Demasiados adjetivos

—Habla, chato.
—Habla, gordito, ¿cómo estás? Oye, ¿has visto a la chata?
—¿Cuál chata? —la que está con el co-fla o la que para detrás del negro?
—La chata, pues... La que me presentaste en el cumpleaños de la gordita...
—¡Ah, esa chata! No, para nada, causa. Desde el tono no sé nada de ella. ¿Por qué, ah?...

¿Te suena familiar? Pues lo es. Vivimos en un país donde las personas parecen no tener nombre y donde los adjetivos a menudo superan la realidad. Pasa en las calles, en todos los barrios, y pasa también en los medios de comunicación que vemos, escuchamos o leemos todos los días. ¿Necesitas ejemplos? Adelante, ve el periódico, prende la radio o el televisor. Pronto lo notarás también. Mira lo que publican:

...Y si alguien quiere todavía más ejemplos, simple: preguntemos: ¿Alguna vez has jugado cualquier cosa... de fútbol a videojuegos, y te han dicho que eres un idiota solo porque fallaste un pase o hiciste un mal movimiento en plena acción? ¿Alguna vez te han dicho estúpido en el colegio o en el trabajo por un error? No te preocupes. A mí también me lo han dicho. Ahora recuerda por un instante cómo te sentiste cuando escuchaste que te decían "eres un idiota", en lugar de escuchar "te equivocaste" y entenderás todo lo que hay que entender en este artículo:

A pesar de que usar adjetivos en muchas circunstancias es de lo más natural del mundo, y principalmente cuando escribes, en las relaciones entre personas los adjetivos no funcionan igual y no siempre es buena idea usarlos.

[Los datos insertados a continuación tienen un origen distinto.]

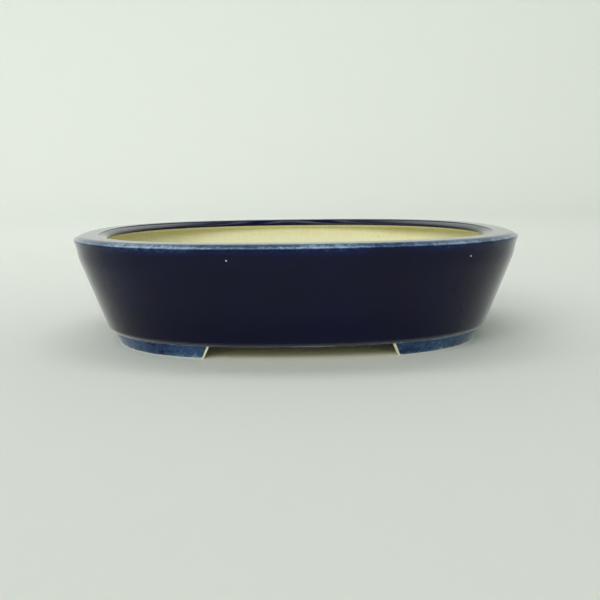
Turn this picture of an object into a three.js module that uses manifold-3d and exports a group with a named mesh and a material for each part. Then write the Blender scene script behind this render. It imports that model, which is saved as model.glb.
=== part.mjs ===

Tal vez, por la costumbre, no nos damos cuenta; pero muchas veces, cuando usamos un adjetivo sobre una persona, estamos rebajándola. Y esto sí es un problema. Un hombre o mujer puede tener muchas virtudes y defectos, y puedes, desde luego, tener con él o ella un sobrenombre de cariño; pero si el adjetivo deja de ser una expresión de afecto y comienza a convertirse en insulto solapado o burla, la cosa cambia. Aquello deja de ser un simple apodo y deja de estar bien.

Sin mencionar que, al dirigirnos a esa persona con un apodo degradante, estamos indirectamente dando a entender a todos los que nos escuchan que esa persona no es muy digna de respeto que digamos.

Y lo que suele pasar después es que todas esas personas empiezan a llamarle por ese apodo...
Y después de un tiempo esa persona empieza a invitar a otros a que les llamen con ese apodo (Soy Gabriel, pero me dicen 'la Zarigüeya'. Dime 'Zarigüeya' no más.)...
Y lo que sucede después es que el señor es tan conocido como 'la Zarigüeya' en todas partes que ya nadie se entera de que se llamaba Gabriel.

Pero lo curioso del caso es que también aplica directamente para los medios de comunicación y sus efectos sobre nosotros como personas y como sociedad. La próxima que veas un noticiero en televisión, fíjate cómo exageran: Todos los delincuentes son desalmados. Todos los asaltos son a sangre fría. Todas las madres lloran desconsolada o amargamente. Si nos repiten lo mismo una y otra vez, ¿quién puede caminar tranquilo por las calles? Nadie, es lógico. Son demasiados adjetivos.

Demasiados adjetivos...

Si queremos un Perú mejor, pues comencemos de lo más mínimo: Redescubramos el arte de hablarnos con respeto. Llamar a las personas por su nombre (y con una sonrisa, por qué no) no tiene nada de malo. Todo lo contrario, ayuda a que los demás se sientan reconocidos por quienes son y no por sus características (o defectos), y enseña a los demás a respetarlos también.

¿Será posible? Claro que sí. Hablarse con respeto es lo normal en todas las naciones desarrolladas del mundo (y Perú hace años que va en camino a ser una). Escuchar que te hablan con respeto es un derecho que nadie debería nunca pisotear. Déjame decirlo una vez más: nunca. Ni siquiera cuando fallas el penal u olvidas traer ese USB que tiene justo la versión final del trabajo.

¿Imaginas cómo sería el Perú dentro de tres años si comenzamos a hacer eso ahora? Yo sí. Y la verdad, me encanta la idea.